Now might bring a certain knight of gay and shining courage--"But, no!" the cold Duke muttered.  "The Prince will break himself against a new and awful labour: a place too high to reach, a thing too far to find, a burden too heavy to lift."  ~~ James Thurber
That's an awful lot to dump on a middle-schooler.  Not to mention all the literature, science, math and everything else that's part of a school year.  How are they supposed to make sense of all this, and not get so burned out that they forget about love of learning?  How's a homeschooling mom supposed to get fired up by a curriculum outline where almost Every Single Book is by John something or other?  The mere fact that so many of this year's readings can be found in the Harvard Classics is worrisome.  It wasn't like we were going to desert Ambleside or anything, but I was feeling like Year Seven had been a bit of a picnic compared with what lay ahead.
A lock of the guard's hair turned white and his teeth began to chatter.  "The Todal looks like a blob of glup," he said.  "It makes a sound like rabbits screaming, and smells of old, unopened rooms.  It's waiting for the Duke to fail in some endeavour, such as setting you a task that you can do."  "And if he sets me one, and I succeed?" the Prince inquired. "The Blob will glup him," said the guard.  ~~ James Thurber
I was more interested in giving Dollygirl a wonderful and manageable Year Eight than I was worried about being glupped.  I looked really carefully at the original P.U.S. programmes that covered the same time periods as Year Eight (they're not on the Ambleside website, you will have to go to the CM Digital Archives if you want to see those terms).  There were a few differences: less incidental material for history and literature, more plant study, more writing spelled out.  I took the general format and started swapping books around.  What I came up with wasn't bad, but I wanted a way to communicate "here's what to do when" to Dollygirl--as in, more specific instructions and possibly a weekly checklist.  When Ponytails was in Grade Eight and using AO's Pre-Year-Seven, I used Carol Hepburn's outline as a weekly checklist and let her set much of her own schedule. Would that work?  By this time I was also looking at the AO 36-week schedule for Year 8 and wondering how much of that we were going to end up keeping and how much might be different.

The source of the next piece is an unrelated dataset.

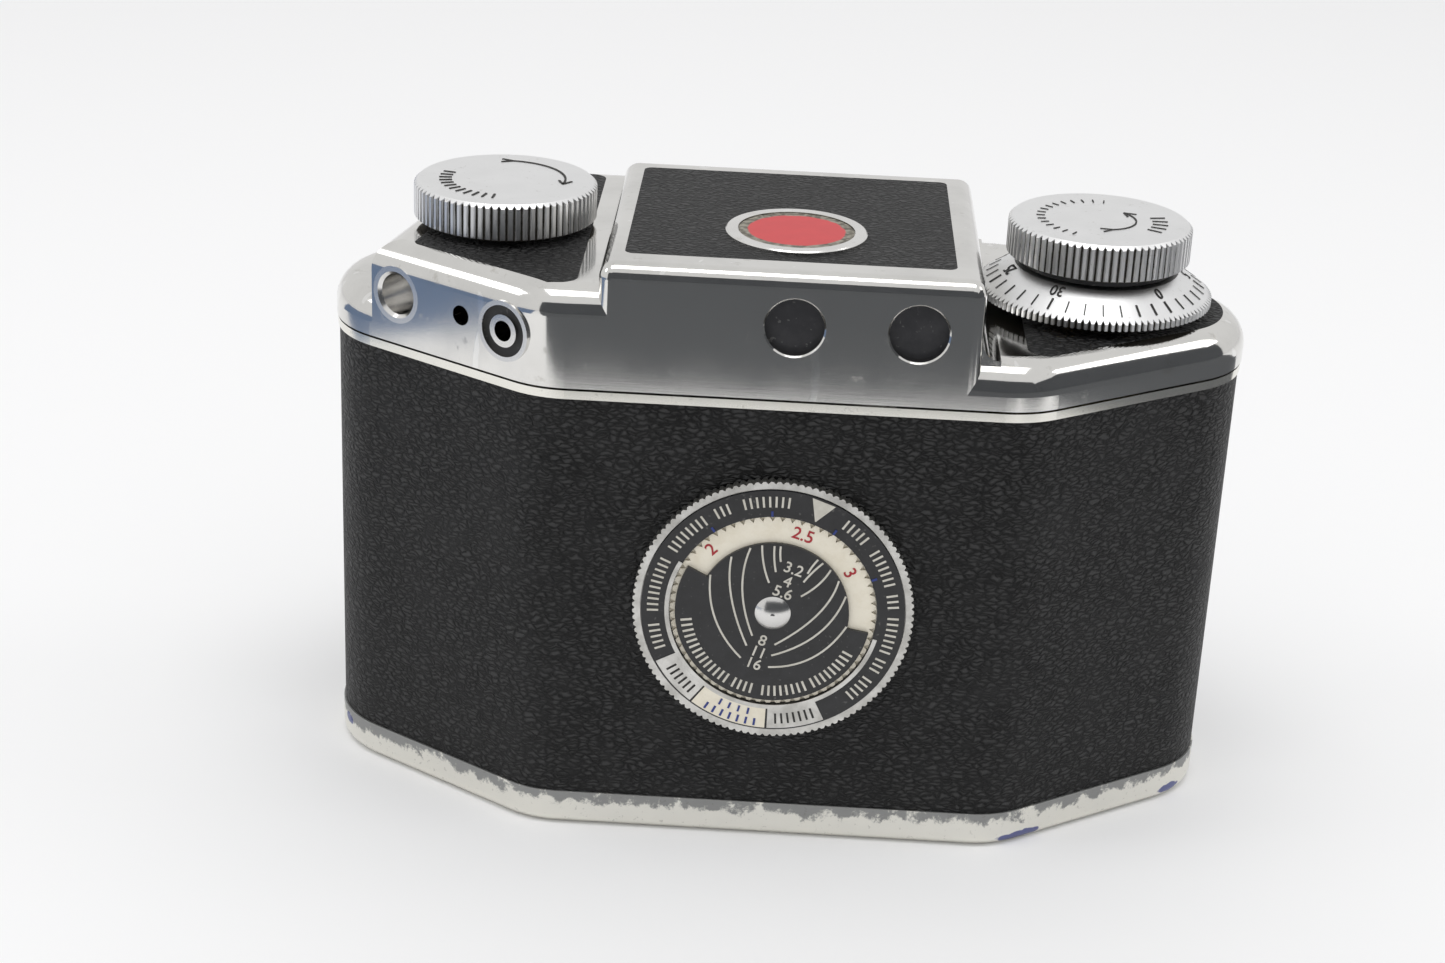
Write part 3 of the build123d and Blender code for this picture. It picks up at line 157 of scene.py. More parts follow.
class Shade:
    """Small builder for a procedural material: nodes are made by short calls and return output sockets."""

    def __init__(self, name):
        self.material = bpy.data.materials.new(name)
        self.material.use_nodes = True
        self.tree = self.material.node_tree
        self.shader = self.tree.nodes["Principled BSDF"]
        self.place = self.tree.nodes.new("ShaderNodeTexCoord").outputs["Object"]

    def put(self, socket, value):
        """Link an output to an input, or set the input to a constant."""
        if isinstance(value, bpy.types.NodeSocket):
            self.tree.links.new(value, socket)
        elif isinstance(value, (tuple, list)) and len(value) == 3 and socket.type == "RGBA":
            socket.default_value = (*value, 1)
        else:
            socket.default_value = value

    def math(self, operation, first, second=0.0, clamp=False):
        node = self.tree.nodes.new("ShaderNodeMath")
        node.operation = operation
        node.use_clamp = clamp
        self.put(node.inputs[0], first)
        self.put(node.inputs[1], second)
        return node.outputs[0]

    def scaled(self, scale, place=None, shift=(0, 0, 0)):
        """Coordinates multiplied by a scale on each axis."""
        node = self.tree.nodes.new("ShaderNodeMapping")
        self.put(node.inputs["Vector"], place or self.place)
        node.inputs["Scale"].default_value = scale
        node.inputs["Location"].default_value = shift
        return node.outputs[0]

    def noise(self, scale, detail=3.0, place=None, roughness=0.5):
        node = self.tree.nodes.new("ShaderNodeTexNoise")
        self.put(node.inputs["Vector"], place or self.place)
        node.inputs["Scale"].default_value = scale
        node.inputs["Detail"].default_value = detail
        node.inputs["Roughness"].default_value = roughness
        return node.outputs["Fac"]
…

So this is what I did: don't try it at home.  I copied Carol's outline into a file, thirty-six times, changed up the Pre-Year-Seven books for all the AO Year Eight, P.U.S., and other books I thought should go in there (like math books and Canadian history), and then started copying in the page breakdowns from the AO schedule.
Actually it didn't look so unworkable.  In fact, it was so workable that I started seeing where I could add in a few of the "extras" from AO Year Eight.  Science was going to include a unit about the heart and lungs--well, there's where we would read about William Harvey.  The writing guide we had included a sample essay by Francis Bacon which was also on the AO schedule.  If we dropped Shakespeare in Term Three, we could fit in Dryden's play about Antony and Cleopatra, All for Love, which is hidden in the Free Reading list.  Et cetera.

Then I cut stuff. It hurt, but I really pruned it down.  I chucked a useful but boring plant book; even if the P.U.S. did botany every single year, and the readings weren't long, it wasn't contributing much.  I trimmed down the literature and the geography.

And what I ended up with was...more or less...AO Year Eight. Or somewhere between Year Eight and Year Eight Lite.  Scrambled into our own sequence, but still mostly there.

Year Eight is going to be great.
The Golux gazed a last time at the Princess.  "Keep warm," he said.  "Ride close together.  Remember laughter.  You'll need it even in the blessed isles of Ever After."....A fair wind stood for Yarrow and, looking far to sea, the Princess Saralinda thought she saw, as people often think they see, on clear and windless days, the distant shining shores of Ever After.  ~~ James Thurber 
(Part Two will explain what we're keeping and what we're switching.)
Related post: Ten Things I'm Doing to Plan Year Eight Better.

2 comments:

walking said...

Bless you! Note to self: look this up when I'm making plans for Harvest this time, next year!

Victoria said...

I've been plotting out Year 8 for my dd in recent weeks and I actually had to stop since I am having a little freak out about the reading selections and everything else we need to squeeze in. I *know* that I am not required to have my kid read everything. But I also know that much smarter people than me have thoughtfully selected the readings for reasons that I can only imagine at this point (and with very few exceptions, I have seen the wisdom of the readings in previous years), so I feel a certain need to keep up with the program (I've done it since Y2, so I'm no novice). I thought Y7 was a big step up, but Y8 -- wowza. So thank you for this post -- I can't wait until tomorrow's!